— BEGIN —
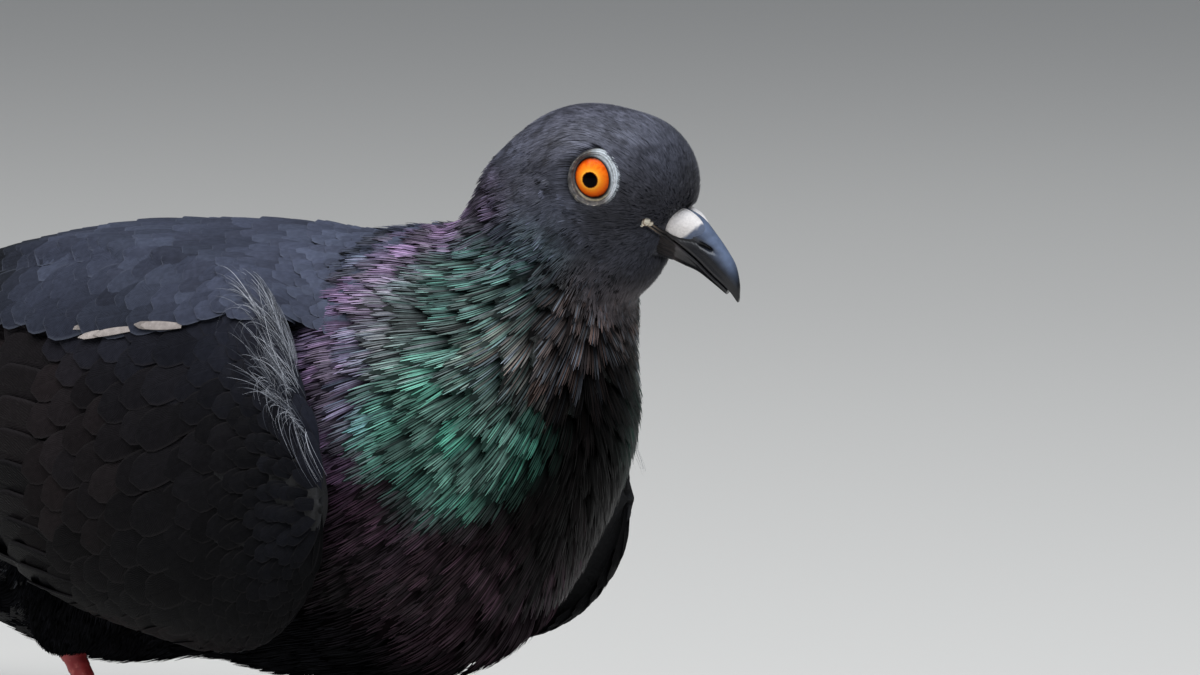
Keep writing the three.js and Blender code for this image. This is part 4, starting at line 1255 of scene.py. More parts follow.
def comb_coat(name, material, skin, keep, size, *, spacing, stretch, seed, shape, **look):
    """Dresses the skin where `keep` is true with combs.

    Pairs give values for the least and the fullest feathers, and size(points) runs from 0 to 1
    between them. Roots stand `spacing` mm apart, and `stretch` times as far along the feathers."""
    points, faces = skin

    def way(p):
        return lie(p, unit(slope_of(body_field, p)))

    roots = scattered(
        points, faces, lambda p: lerp(*spacing, size(p)), keep, seed, way, lambda p: lerp(*stretch, size(p))
    )
    roots = roots[np.argsort(-roots[:, 2])]
    shape = {key: lerp(*pair, size(roots)) for key, pair in shape.items()}
    coat = Coat()
    combs(coat, roots, stretched(unwrapped(roots)), seed=seed + 1, **shape, **look)
    coat.piece(name, MATERIALS[material], name)


VANE_COLUMNS, VANE_CAMBER = 7, 0.16


def plain_vanes(coat, roots, *, length, half, tip, root, seed, uv, field, stations=8, way=lie, shades=None):
    """Feathers as one rounded vane each, from a level of the field at the root to one at the tip."""
    draw = np.random.default_rng(seed)
    n = len(roots)
    size = draw.uniform(0.9, 1.1, n)
    tips = tip + draw.uniform(-0.12, 0.12, n)
    path, normals = traced(roots, length * size, stations, root, tips, field, way)
    share = np.linspace(0, 1, stations)
    halves = (half * size)[:, None] * rounded(share)
    vanes = across_vanes(path, normals, halves, VANE_COLUMNS)
    fall = halves[..., None] * VANE_CAMBER * np.linspace(-1, 1, VANE_COLUMNS) ** 2
    level = field(path.reshape(-1, 3)).reshape(n, stations)[..., None] - fall
    for _ in range(2):
        off = field(vanes.reshape(-1, 3)).reshape(level.shape) - level
        vanes = vanes - normals[:, :, None] * off[..., None]
    if shades is None:
        shades = drawn_colours(*chosen_marks(roots, draw), draw, 0.4)
    shades = shades * draw.uniform(0.82, 1.15, (n, 1)) * (1 + 0.2 * noise(roots, 9, 76)[:, None])
    # Darker towards the root: painted shade where the vanes above overlap it.
    shade = shades[:, None] * np.interp(share, [0, 0.5, 1], [0.5, 0.9, 1.05])[None, :, None]
    coat.add(vanes, shade, uv)


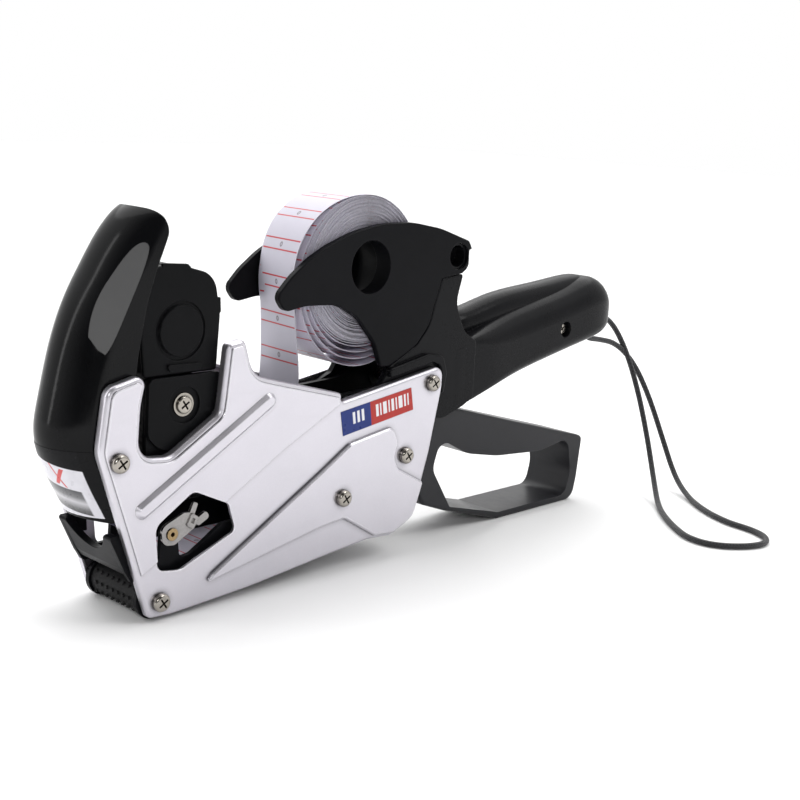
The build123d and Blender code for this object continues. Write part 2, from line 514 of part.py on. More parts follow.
PITCH = 2.3
add("print_bands", *[band(-9.2 + PITCH * k + 0.1, -9.2 + PITCH * (k + 1) - 0.1) for k in range(8)])
for k in range(8):
    y0, y1 = -9.2 + PITCH * k + 0.15, -9.2 + PITCH * (k + 1) - 0.15
    wheel = cyl(KNOB, 5.5, y0, y1) - cyl(KNOB, 2.1, y0 - 1, y1 + 1)
    for j in range(12):
        a = math.radians(30 * j)
        wheel = wheel - cyl((KNOB[0] + 5.6 * math.cos(a), KNOB[1] + 5.6 * math.sin(a)), 0.45, y0 - 1, y1 + 1)
    add("band_wheel_%d" % (k + 1), one(wheel))
add("print_nose", one(cyl(BAND_LOW, 3.5, -9.6, 9.6)))
add("selector_shaft", one(cyl(KNOB, 1.8, -9.0, 14.2)))
knob = tube(KNOB, 7.0, 1.8, 12.9, 21.0)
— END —
- Requirement: Exactly as they appear, please write out the lines from the opening of the listing above down to the line containing "points, faces = skin", with both end lines included.

- Problem solution:
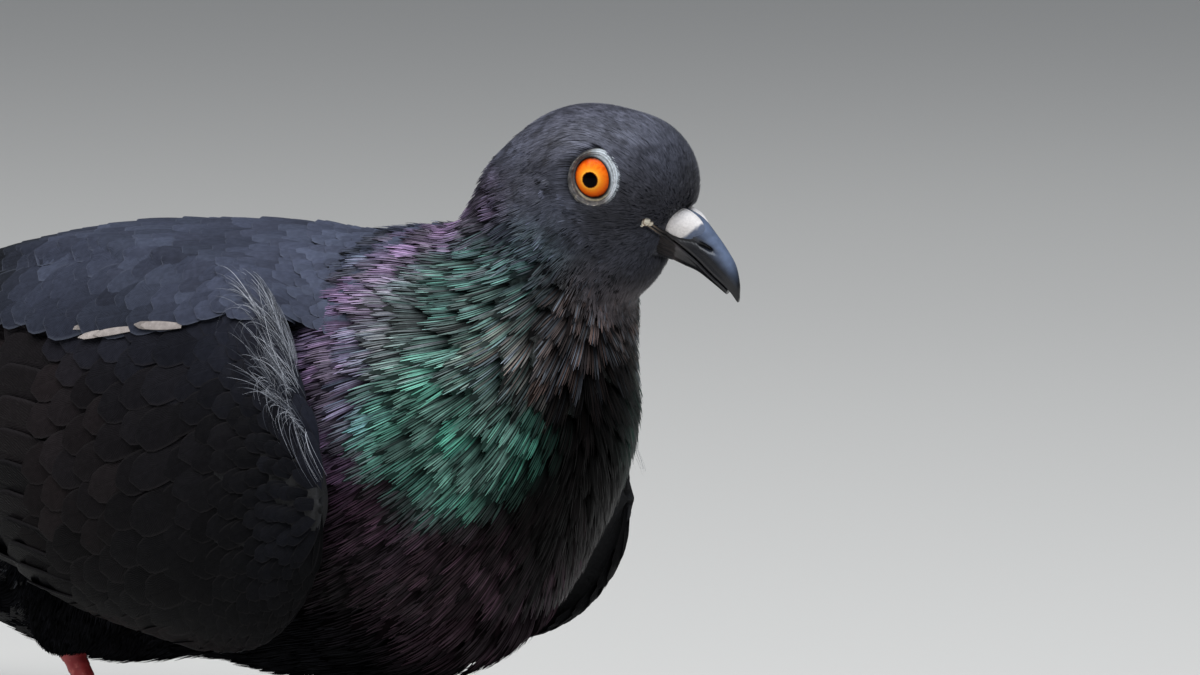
Keep writing the three.js and Blender code for this image. This is part 4, starting at line 1255 of scene.py. More parts follow.
def comb_coat(name, material, skin, keep, size, *, spacing, stretch, seed, shape, **look):
    """Dresses the skin where `keep` is true with combs.

    Pairs give values for the least and the fullest feathers, and size(points) runs from 0 to 1
    between them. Roots stand `spacing` mm apart, and `stretch` times as far along the feathers."""
    points, faces = skin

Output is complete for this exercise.